Katie serves up a gorgeous dish of imperial chocolate cake with smoked sour cream. Tom finds the cake “nice and moist,” and Hugh says that the dish was good but not exciting. Padma asks how Katie felt in her rematch against Aaron and Katie - now supremely confident in the forthcoming win - brings up the “cop out” comment.

“Why is dessert a cop out?” Tom asks Aaron, noting that dessert has long been a point of weakness for past Top Chef-ers. Aaron responds that this Elimination Challenge was supposed to be a war, and “no one brings chocolate cake to a war.”

“Who brings scallop noodles to war?” Hugh wants to know. *BOOM*

All four judges pick Katie over Aaron and the Winning Team wins the Elimination challenge, three-to-two. Apparently, winners gonna win win win win win. And the losers gonna lose lose lose lose lose.

So someone from the doubly-losing team is going home today. At judges table, Tom chides the double-losing team for only focusing on beating their individual opponent, and not on trying to get a team win. Only Adam and Mei on the team put forth great dishes, and thus only they are safe.

With those chefs having stepped to the side, the judges begin to really tear into the three chefs up for elimination: Aaron, Melissa, and Stacy. Melissa admits that she was concerned about the texture of her gazpacho, and Jamie tells her that if she’s going to make a classic dish, it’s got to be perfect. Hugh didn’t enjoy the “watery finish” of the dish.

As for Aaron, Padma tells him that he bit off more than he could chew. Hugh blasts him for having mushy scallop noodles. Padma wants to know whether anyone on Aaron’s team warned him against trying to do too much in his dish. Adam pipes up, saying that Aaron believed he could finish and thus he didn’t have a problem having confidence in his teammate.

Then, in unbelievable fashion, Greg chimes in from the sidelines. “I would have never allowed that to happen,” he says self-righteously. “You have to work together as a team, and we all know what each other are strong and weak at.” Who asked you? I wonder aloud. What a pompous little a-hole. This is your third team win. We get it. You do well in group challenges. So shut your trap and stop acting like a Mr. Know-It-All.

Tom turns to Stacy and says, “you’re probably wondering what’s going on, thinking ‘hey, I won my challenge.’” Stacy says she felt good about her food but Hugh brings her back own to earth. “You went up against a weak dish,” he says bluntly.

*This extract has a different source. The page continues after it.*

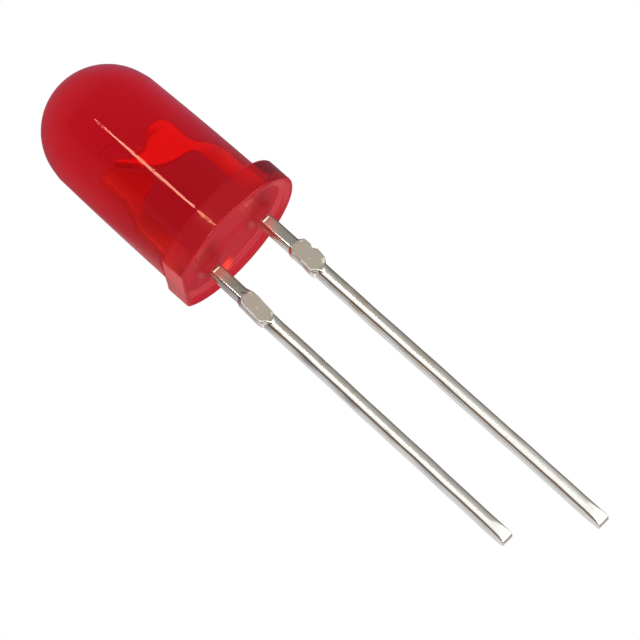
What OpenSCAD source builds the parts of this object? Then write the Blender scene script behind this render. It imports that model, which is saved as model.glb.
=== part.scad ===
// Through-hole indicator LED, 5 mm round, flanged, in red tinted epoxy.
// Each piece is drawn upright: Z along the axis towards the dome, seating plane
// at Z = 0, cathode and flat on the -X side. lie_down() then lays the finished
// lamp on its flat, leads towards +X, with the origin under the middle.
// Millimetres.

/* [Lens] */
// Diameter of the body where it leaves the flange
body_d = 5; // [4.8:0.05:5]
// Mould draft of the body wall, in degrees a side
body_draft = 1.3; // [0:0.1:1.8]
// Height of the dome's tip above the seating plane
lens_h = 8.5; // [8.3:0.1:9]
// How much smaller the dome's radius is than the wall's at the shoulder
dome_step = 0.02; // [0.01:0.005:0.04]
// Height at which the straight wall ends in a faint shoulder
shoulder_z = 6.28; // [6.2:0.02:6.4]
// Diameter of the flange
flange_d = 5.9; // [5.6:0.1:6.1]
// Thickness of the flange
flange_h = 1; // [0.8:0.1:1.4]
// Distance from the axis to the flat that marks the cathode
flat_x = 2.5; // [2.5:0.05:2.65]

/* [Leads] */
// Distance between the two leads where they leave the epoxy
lead_pitch = 2.54; // [2.4:0.02:2.6]
// Width of a lead, across the pair
lead_w = 0.5; // [0.4:0.05:0.5]
// Thickness of the sheet that the lead frame is stamped from
sheet_t = 0.5; // [0.4:0.05:0.5]
// Length of the anode lead below the seating plane
anode_len = 16.5; // [15:0.5:28]
// Length of the cathode lead below the seating plane
cathode_len = 14.4; // [13:0.2:26]
// Sideways lean of the anode lead, in degrees
anode_lean = -0.35; // [-1:0.05:1]
// Sideways lean of the cathode lead, in degrees
cathode_lean = -1.15; // [-1.5:0.05:0.5]
// How far the pair sits off the lens's axis
frame_shift = 0.04; // [0:0.01:0.06]
// Depth at which the stub of the cut dam bar starts
dam_z = 1.5; // [1.2:0.1:2]
// Length of the dam bar's stub along the lead
dam_len = 1.35; // [1.1:0.05:1.6]

/* [Anvil and reflector cup] */
// Height of the anvil's top edge
anvil_top = 4.88; // [4.8:0.02:5.1]
// Diameter of the cup at the anvil's top edge
cup_top_d = 1.12; // [1:0.02:1.14]
// Diameter of the cup's floor
cup_floor_d = 0.48; // [0.44:0.02:0.48]
// Depth of the cup
cup_depth = 0.5; // [0.42:0.02:0.54]

/* [Chip and bond] */
// Side of the square chip
die_w = 0.28; // [0.24:0.02:0.28]
// Height of the chip
die_h = 0.24; // [0.2:0.02:0.28]
// Diameter of the bond wire
wire_d = 0.03; // [0.025:0.005:0.04]

/* [Hidden] */
$fn = 96;

// Lens
body_r = body_d / 2;
flange_r = flange_d / 2;
flange_round = 0.06;
shoulder_r = body_r - (shoulder_z - flange_h) * tan(body_draft);
dome_r = shoulder_r - dome_step;
dome_z = lens_h - dome_r;
// Slope of the short cone that leaves the shoulder and meets the dome smoothly
shoulder_rise = shoulder_z - dome_z;
tangent_a = atan2(shoulder_rise, shoulder_r)
          + acos(dome_r / norm([shoulder_r, shoulder_rise]));
tangent_r = dome_r * cos(tangent_a);
tangent_z = dome_z + dome_r * sin(tangent_a);

// Underside: a shallow dish inside a rim that follows the flat too, a low mound
// in the middle and epoxy drawn out along each lead
dish_d = 0.1;
rim_low = 0.1;
rim_high = 0.5;
mound_r = 8;
mound_h = 0.05;
creep_floor_r = 0.65;
creep_seat_r = 0.45;
creep_end_r = 0.37;
creep_h = 0.25;

// Lead frame
cathode_x = frame_shift - lead_pitch / 2;
anode_x = frame_shift + lead_pitch / 2;
tip_chamfer = 0.05;
// What is left of the dam bar on each side: [height above the lead's edge,
// share of dam_len], from the top down
dam_cathode_in = [[0, 0], [0.08, 0.22], [0.08, 0.4], [0.02, 0.94], [0, 1]];
dam_cathode_out = [[0, 0.06], [0.06, 0.14], [0.1, 0.86], [0.08, 0.97], [0, 1]];
dam_anode_in = [[0, 0.1], [0.06, 0.18], [0.05, 0.6], [0.09, 0.9], [0.07, 1.02], [0, 1.05]];
dam_anode_out = [[0, 0.08], [0.15, 0.18], [0.17, 0.42], [0.09, 0.5], [0.2, 0.64],
                 [0.16, 0.92], [0, 1.04]];

// Cup and anvil
cup_x = 0.08;
cup_floor_z = anvil_top - cup_depth;
cup_lip = 0.1;
cup_lip_drop = 0.42;
anvil_right = 1.1;
anvil_left = cup_x - cup_top_d / 2 - 0.02;

// Post
post_top = 4.93;
post_left = -1.05;

// Chip
attach_t = 0.03;
attach_r = cup_floor_d / 2 - 0.03;
die_z = cup_floor_z + attach_t;
pad_d = 0.12;
pad_t = 0.01;
pad_z = die_z + die_h + pad_t;

// Bond wire: up off the pad, over in one bend and down onto the post
ball_d = 0.08;
ball_h = 0.025;
wedge_x = -0.84;
wire_rise_z = 5.08;
wedge_h = 0.04;

// Points along a bend from a to c that is tangent to a-b and b-c
function bend(a, b, c, n = 8) =
    [for (i = [0:n]) let (t = i / n) (1 - t) * (1 - t) * a + 2 * t * (1 - t) * b + t * t * c];

// One side of a dam bar's stub, side = 1 to the right and -1 to the left
function stub(points, side) =
    [for (p = points) [side * (lead_w / 2 + p[0]), -dam_z - p[1] * dam_len]];

function reversed(list) = [for (i = [len(list) - 1:-1:0]) list[i]];

module lie_down() {
    translate([(lens_h - anode_len) / 2, 0, flat_x])
        rotate([0, -90, 0])
            children();
}

// Sheet metal of the lead frame, stamped from an outline in the XZ plane
module stamped() {
    translate([0, sheet_t / 2, 0])
        rotate([90, 0, 0])
            linear_extrude(sheet_t)
                children();
}

// A lead below the seating plane, with its stub of dam bar and a sheared tip
module leg_outline(length, left_stub, right_stub) {
    polygon(concat(
        [[lead_w / 2, 0.05]],
        stub(right_stub, 1),
        [[lead_w / 2, -length + tip_chamfer], [lead_w / 2 - tip_chamfer, -length],
         [-lead_w / 2 + tip_chamfer / 2, -length], [-lead_w / 2, -length + tip_chamfer / 2]],
        reversed(stub(left_stub, -1)),
        [[-lead_w / 2, 0.05]]
    ));
}

// Anode head: the stem swings inwards to a broad anvil that carries the cup
module anvil_outline() {
    outer = anode_x + lead_w / 2;
    inner = anode_x - lead_w / 2;
    polygon(concat(
        [[inner, 0], [outer, 0]],
        bend([outer, 2.25], [outer, 2.85], [1.28, 3.15]),
        bend([1.22, 3.25], [anvil_right, 3.5], [anvil_right, 3.85]),
        bend([anvil_right, anvil_top - 0.48], [anvil_right, anvil_top],
             [anvil_right - 0.4, anvil_top]),
        [[anvil_left, anvil_top]],
        bend([-0.02, 3.92], [0.16, 3.5], [0.6, 3.33]),
        bend([0.86, 3.24], [inner, 3.14], [inner, 2.6])
    ));
}

// Cathode head: a wedge-shaped post whose edge runs beside the anvil's
module post_outline() {
    outer = cathode_x - lead_w / 2;
    inner = cathode_x + lead_w / 2;
    polygon(concat(
        [[outer, 0], [inner, 0]],
        bend([inner, 2.75], [inner, 3.2], [-0.6, 3.28]),
        bend([-0.4, 3.32], [-0.12, 3.4], [-0.2, 3.72]),
        [[-0.74, post_top]],
        bend([post_left + 0.12, post_top], [post_left, post_top], [post_left, post_top - 0.12]),
        bend([post_left, 3.9], [post_left, 3.5], [-1.22, 3.15]),
        bend([-1.34, 2.95], [outer, 2.8], [outer, 2.4])
    ));
}

// Reflector cup: a cone pressed down into the anvil's top edge
module cup() {
    translate([cup_x, 0, cup_floor_z])
        cylinder(d1 = cup_floor_d, d2 = cup_top_d, h = cup_depth);
}

// Metal that the press pushed out of both faces beside the cup
module cup_lips() {
    translate([cup_x, 0, cup_floor_z - cup_lip_drop])
        cylinder(r1 = sheet_t / 2 - 0.03, r2 = sheet_t / 2 + cup_lip, h = cup_lip_drop);
}

module anode_solid() {
    difference() {
        union() {
            stamped()
                anvil_outline();
            stamped()
                translate([anode_x, 0])
                    rotate(anode_lean)
                        leg_outline(anode_len, dam_anode_in, dam_anode_out);
            cup_lips();
        }
        cup();
    }
}

module cathode_solid() {
    union() {
        stamped()
            post_outline();
        stamped()
            translate([cathode_x, 0])
                rotate(cathode_lean)
                    leg_outline(cathode_len, dam_cathode_out, dam_cathode_in);
    }
}

module attach_solid() {
    translate([cup_x, 0, cup_floor_z])
        cylinder(r1 = attach_r, r2 = attach_r - 0.01, h = attach_t);
}

module die_solid() {
    translate([cup_x - die_w / 2, -die_w / 2, die_z])
        cube([die_w, die_w, die_h]);
}

module pad_solid() {
    translate([cup_x, 0, die_z + die_h])
        cylinder(d = pad_d, h = pad_t);
}

// Ball on the pad, a short rise, one round bend and the stitch on the post
module wire_solid() {
    bend_r = (cup_x - wedge_x) / 2;
    translate([cup_x, 0, pad_z]) {
        cylinder(d = ball_d, h = ball_h);
        cylinder(d = wire_d, h = wire_rise_z - pad_z);
    }
    translate([cup_x - bend_r, 0, wire_rise_z])
        rotate([90, 0, 0])
            rotate_extrude(angle = 180)
                translate([bend_r, 0])
                    circle(d = wire_d, $fn = 24);
    translate([wedge_x, 0, post_top])
        cylinder(d = wire_d, h = wire_rise_z - post_top);
    translate([wedge_x, 0, post_top])
        cylinder(d1 = ball_d, d2 = wire_d, h = wedge_h);
}

// Outside of the casting above the flange: drafted wall, shoulder and dome
module body_outside() {
    translate([0, 0, flange_h])
        cylinder(r1 = body_r, r2 = shoulder_r, h = shoulder_z - flange_h);
    translate([0, 0, shoulder_z])
        cylinder(r1 = shoulder_r, r2 = tangent_r, h = tangent_z - shoulder_z);
    translate([0, 0, dome_z])
        sphere(dome_r);
}

// Flange with eased edges and the flat that marks the cathode
module flange() {
    intersection() {
        rotate_extrude() {
            square([flange_r - flange_round, flange_h]);
            translate([0, flange_round])
                square([flange_r, flange_h - 2 * flange_round]);
            for (z = [flange_round, flange_h - flange_round])
                translate([flange_r - flange_round, z])
                    circle(flange_round, $fn = 32);
        }
        translate([-flat_x, -flange_r, 0])
            cube([flat_x + flange_r, flange_d, flange_h]);
    }
}

// Hollow of the underside. Its slope runs round the wall and along the flat.
module dish() {
    difference() {
        intersection() {
            cylinder(r1 = flange_r - rim_low, r2 = flange_r - rim_high, h = dish_d);
            translate([0, flange_r, 0])
                rotate([90, 0, 0])
                    linear_extrude(flange_d)
                        polygon([[rim_low - flat_x, 0], [flange_r, 0],
                                 [flange_r, dish_d], [rim_high - flat_x, dish_d]]);
        }
        translate([0, 0, dish_d - mound_h + mound_r])
            sphere(mound_r);
    }
}

// Epoxy that crept along a lead while it cured
module creep(x) {
    translate([x, 0, 0])
        cylinder(r1 = creep_seat_r, r2 = creep_floor_r, h = dish_d);
    translate([x, 0, -creep_h])
        cylinder(r1 = creep_end_r, r2 = creep_seat_r, h = creep_h);
}

module lens_outside() {
    difference() {
        union() {
            body_outside();
            flange();
        }
        dish();
    }
    creep(cathode_x);
    creep(anode_x);
}

module lens_body() {
    color([0.72, 0.1, 0.13, 0.55])
        lie_down()
            difference() {
                lens_outside();
                anode_solid();
                cathode_solid();
                attach_solid();
                die_solid();
                pad_solid();
                wire_solid();
            }
}

module anode_lead() {
    color([0.72, 0.71, 0.67]) lie_down() anode_solid();
}

module cathode_lead() {
    color([0.68, 0.67, 0.63]) lie_down() cathode_solid();
}

module die_attach() {
    color([0.8, 0.8, 0.78]) lie_down() attach_solid();
}

module led_die() {
    color([0.25, 0.22, 0.26]) lie_down() die_solid();
}

module bond_pad() {
    color([0.88, 0.78, 0.5]) lie_down() pad_solid();
}

module bond_wire() {
    color([0.93, 0.76, 0.36]) lie_down() wire_solid();
}

lens_body();
anode_lead();
cathode_lead();
die_attach();
led_die();
bond_pad();
bond_wire();
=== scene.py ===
import math

import bmesh
import bpy
import numpy as np
from mathutils import Matrix, Vector


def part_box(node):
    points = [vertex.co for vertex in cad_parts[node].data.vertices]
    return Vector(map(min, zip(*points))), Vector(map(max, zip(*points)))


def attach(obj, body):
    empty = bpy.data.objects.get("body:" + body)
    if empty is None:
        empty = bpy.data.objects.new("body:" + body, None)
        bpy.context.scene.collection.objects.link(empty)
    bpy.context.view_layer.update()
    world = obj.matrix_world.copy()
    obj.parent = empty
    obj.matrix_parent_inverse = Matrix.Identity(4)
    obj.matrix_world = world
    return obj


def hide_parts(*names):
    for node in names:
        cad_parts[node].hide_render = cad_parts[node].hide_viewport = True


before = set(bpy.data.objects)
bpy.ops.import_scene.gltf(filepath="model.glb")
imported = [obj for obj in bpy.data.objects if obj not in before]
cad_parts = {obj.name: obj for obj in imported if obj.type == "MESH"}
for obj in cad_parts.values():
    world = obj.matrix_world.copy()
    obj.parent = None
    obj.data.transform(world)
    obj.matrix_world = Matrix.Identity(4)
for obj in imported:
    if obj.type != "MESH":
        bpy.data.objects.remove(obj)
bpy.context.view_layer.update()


# Anode lead, the long one. Stamped from 0.5 mm copper alloy sheet and tinned: below the
# epoxy a square wire whose plating has rounded its edges, with the stub of the cut dam
# bar near the top. Inside the lens it swings inwards to the anvil with the chip's cup.
MM = 0.001
LENS_H = 8.5
FLAT_X = 2.5
LEAD_PITCH = 2.54
LEAD_HALF = 0.25
FRAME_SHIFT = 0.04
ANODE_LEAN = -0.35

lens_low, lens_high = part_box("lens_body")
axis_z = lens_low.z / MM + FLAT_X
flange_r = lens_high.z / MM - axis_z
seat_x = lens_low.x / MM + LENS_H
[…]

All in all, this was the most critical, chastising Judges Table I’ve seen all season. Someone needs to give the judges a glass of wine or scotch. Or maybe a bag of ice for their hands, which must be sore from all that finger wagging. Apparently, Judges gonna judge judge judge judge judge . . . .

It’s judgment time and Tom’s delivering the eulogy. The challenge really brought out everyone’s competitive spirits, but the Winning Team saw their cavalry arrive just in the nick of time, and thus one of the three will be going home today. I predict Aaron, as his dish sounds like it was pretty much a total mess.

And yep, it’s Aaron. Tom tells him that he tried to do too many things, and that he let his team and himself down. Aaron gives a little speech about being the youngest chef, and having not gone to culinary school. Wow, that boulder of a chip is still lying on his shoulder.

Aaron is treated to a couple of chilly hugs from his fellow cheftestants - which he has most certainly earned - and heads out the door. In his closing testimonial, he says that had an awesome experience, even though he “caused shit and didn’t make many friends.” He wasn’t classically trained and hopes that his success of Top Chef serves as inspiration for those who don’t think they have a chance in life. “You can come from nothing,” he says, “and achieve what you’re looking for.” Unless that means leaving as the tenth best chef on this season of the show, I’m not sure Aaron has made his point as well as he thinks he has.